Asked if she enjoys her work, she immediately replied, “Yes, of course! When I see everything is clean, I feel very good. Sometimes, people will walk to me and tell me ‘thanks’, and I feel so happy that I have done my job well.”

Higher to look forward to!

Progressive Wage Model PWM for Cleaners 2020 till 2022

From 1 July 2020 (last year), all PWM basic wage will see a 3% year-on-year increase till 2022. Cleaners must be paid according to the PWM Monthly Basic Wage Levels for their respective job roles. Part-time resident cleaners must be paid according to a pro-rated PWM Monthly Basic Wage.
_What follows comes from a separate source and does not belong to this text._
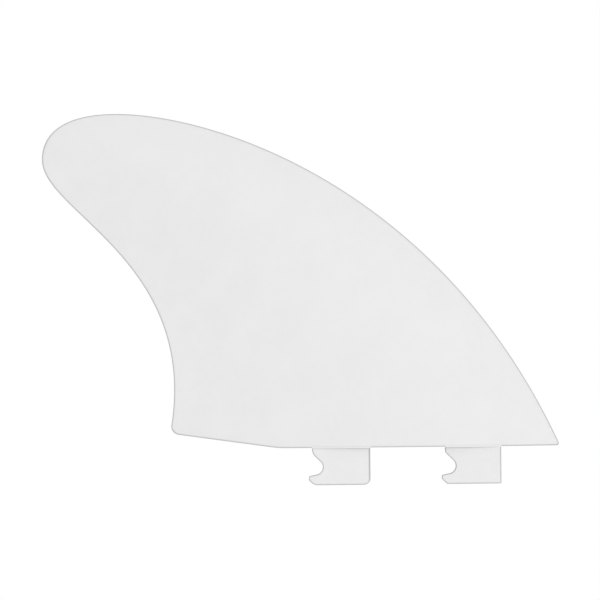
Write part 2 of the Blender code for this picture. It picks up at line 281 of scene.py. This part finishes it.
edge_radius = calc("MULTIPLY", given["Edge Thickness"], 0.5)
on_rim = calc("MAXIMUM", calc("LESS_THAN", across_step, HAIR), calc("GREATER_THAN", along_step, 1 - HAIR))
edge_height = calc("MULTIPLY", rolled(distance_to(lead_curve, trail_curve), edge_radius), edge_radius)
edge_height = calc("MULTIPLY", edge_height, calc("SUBTRACT", 1.0, on_rim))
base_radius = given["Base Edge Radius"]
base_cut = calc("MULTIPLY", calc("SUBTRACT", 1.0, rolled(distance_to(base_curve), base_radius)), base_radius)

forward = calc("DIVIDE", given["Fullest Share"], calc("SUBTRACT", 1.0, given["Fullest Share"]))
drawn_back = calc("MULTIPLY_ADD", calc("SUBTRACT", 1.0, across), forward, across)
section = calc("SINE", calc("MULTIPLY", calc("DIVIDE", across, drawn_back), math.pi))
taper = calc("SUBTRACT", 1.0, calc("POWER", along, given["Taper Power"]))
extra = calc("SUBTRACT", given["Base Thickness"], given["Edge Thickness"])
swell = calc("MULTIPLY", calc("MULTIPLY", extra, calc("MAXIMUM", section, 0.0)), taper)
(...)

New role created: restroom cleaner

From 1 July 2021, a new job role of “Restroom Cleaners” will be added to the PWM Wage Ladder across all three sub-sectors (Office & Commercial, F&B establishments, Conservancy) and will be pegged to the wage level of “Healthcare Cleaner”.


From Jan 2020, cleaners who have worked for the same employer for at least 12 months at the point of PWM Bonus computation will receive a PWM Bonus of no less than 2 weeks’
basic monthly wage. The PWM Bonus is to be paid at least once but not more than twice a year.

With the Progressive Wage Model, workers not only get paid the basic minimum wage, but they can also avoid wage stagnation through skill-training and a clear career path to move upwards.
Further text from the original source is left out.